The request:
Write out all of the data without omission, exactly as shown.
## Start Stored data
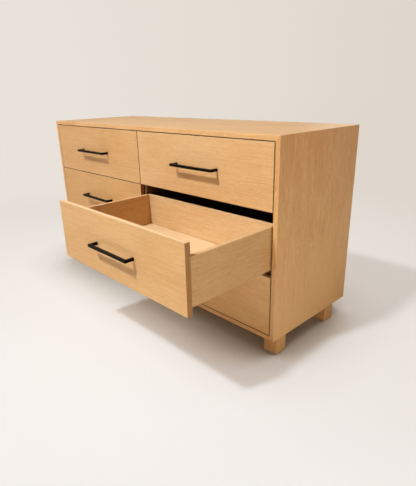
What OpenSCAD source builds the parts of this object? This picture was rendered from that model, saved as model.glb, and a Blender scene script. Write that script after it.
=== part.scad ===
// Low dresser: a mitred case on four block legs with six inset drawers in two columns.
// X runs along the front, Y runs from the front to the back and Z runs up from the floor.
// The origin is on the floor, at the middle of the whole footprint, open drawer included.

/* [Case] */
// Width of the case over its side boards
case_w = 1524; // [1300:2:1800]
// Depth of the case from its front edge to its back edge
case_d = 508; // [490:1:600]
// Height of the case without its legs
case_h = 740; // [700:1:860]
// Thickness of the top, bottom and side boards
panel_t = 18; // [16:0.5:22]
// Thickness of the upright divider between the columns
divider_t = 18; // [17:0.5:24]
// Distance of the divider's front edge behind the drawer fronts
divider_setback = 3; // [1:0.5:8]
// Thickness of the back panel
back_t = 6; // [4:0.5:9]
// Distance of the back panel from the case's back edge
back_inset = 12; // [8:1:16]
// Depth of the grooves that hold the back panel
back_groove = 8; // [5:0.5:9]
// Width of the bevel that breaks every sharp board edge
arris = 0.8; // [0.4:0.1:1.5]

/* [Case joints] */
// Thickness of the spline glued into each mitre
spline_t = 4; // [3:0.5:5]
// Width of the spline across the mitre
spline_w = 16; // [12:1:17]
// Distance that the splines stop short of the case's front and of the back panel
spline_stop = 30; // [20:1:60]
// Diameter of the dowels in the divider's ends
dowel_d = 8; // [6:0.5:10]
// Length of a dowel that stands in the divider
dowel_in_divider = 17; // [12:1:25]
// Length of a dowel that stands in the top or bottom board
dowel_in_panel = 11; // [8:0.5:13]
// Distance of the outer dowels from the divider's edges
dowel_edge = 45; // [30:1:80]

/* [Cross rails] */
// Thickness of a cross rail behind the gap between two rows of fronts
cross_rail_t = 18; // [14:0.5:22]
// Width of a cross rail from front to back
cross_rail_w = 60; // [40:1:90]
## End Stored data
Exercise solution:
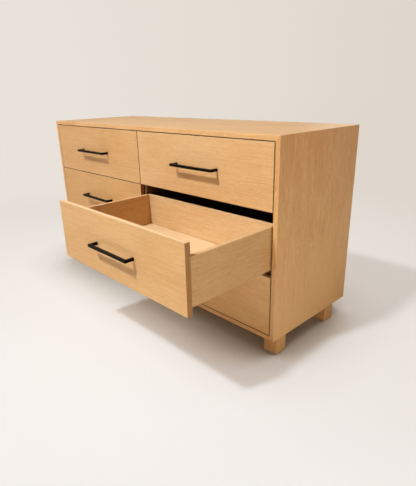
What OpenSCAD source builds the parts of this object? This picture was rendered from that model, saved as model.glb, and a Blender scene script. Write that script after it.
=== part.scad ===
// Low dresser: a mitred case on four block legs with six inset drawers in two columns.
// X runs along the front, Y runs from the front to the back and Z runs up from the floor.
// The origin is on the floor, at the middle of the whole footprint, open drawer included.

/* [Case] */
// Width of the case over its side boards
case_w = 1524; // [1300:2:1800]
// Depth of the case from its front edge to its back edge
case_d = 508; // [490:1:600]
// Height of the case without its legs
case_h = 740; // [700:1:860]
// Thickness of the top, bottom and side boards
panel_t = 18; // [16:0.5:22]
// Thickness of the upright divider between the columns
divider_t = 18; // [17:0.5:24]
// Distance of the divider's front edge behind the drawer fronts
divider_setback = 3; // [1:0.5:8]
// Thickness of the back panel
back_t = 6; // [4:0.5:9]
// Distance of the back panel from the case's back edge
back_inset = 12; // [8:1:16]
// Depth of the grooves that hold the back panel
back_groove = 8; // [5:0.5:9]
// Width of the bevel that breaks every sharp board edge
arris = 0.8; // [0.4:0.1:1.5]

/* [Case joints] */
// Thickness of the spline glued into each mitre
spline_t = 4; // [3:0.5:5]
// Width of the spline across the mitre
spline_w = 16; // [12:1:17]
// Distance that the splines stop short of the case's front and of the back panel
spline_stop = 30; // [20:1:60]
// Diameter of the dowels in the divider's ends
dowel_d = 8; // [6:0.5:10]
// Length of a dowel that stands in the divider
dowel_in_divider = 17; // [12:1:25]
// Length of a dowel that stands in the top or bottom board
dowel_in_panel = 11; // [8:0.5:13]
// Distance of the outer dowels from the divider's edges
dowel_edge = 45; // [30:1:80]

/* [Cross rails] */
// Thickness of a cross rail behind the gap between two rows of fronts
cross_rail_t = 18; // [14:0.5:22]
// Width of a cross rail from front to back
cross_rail_w = 60; // [40:1:90]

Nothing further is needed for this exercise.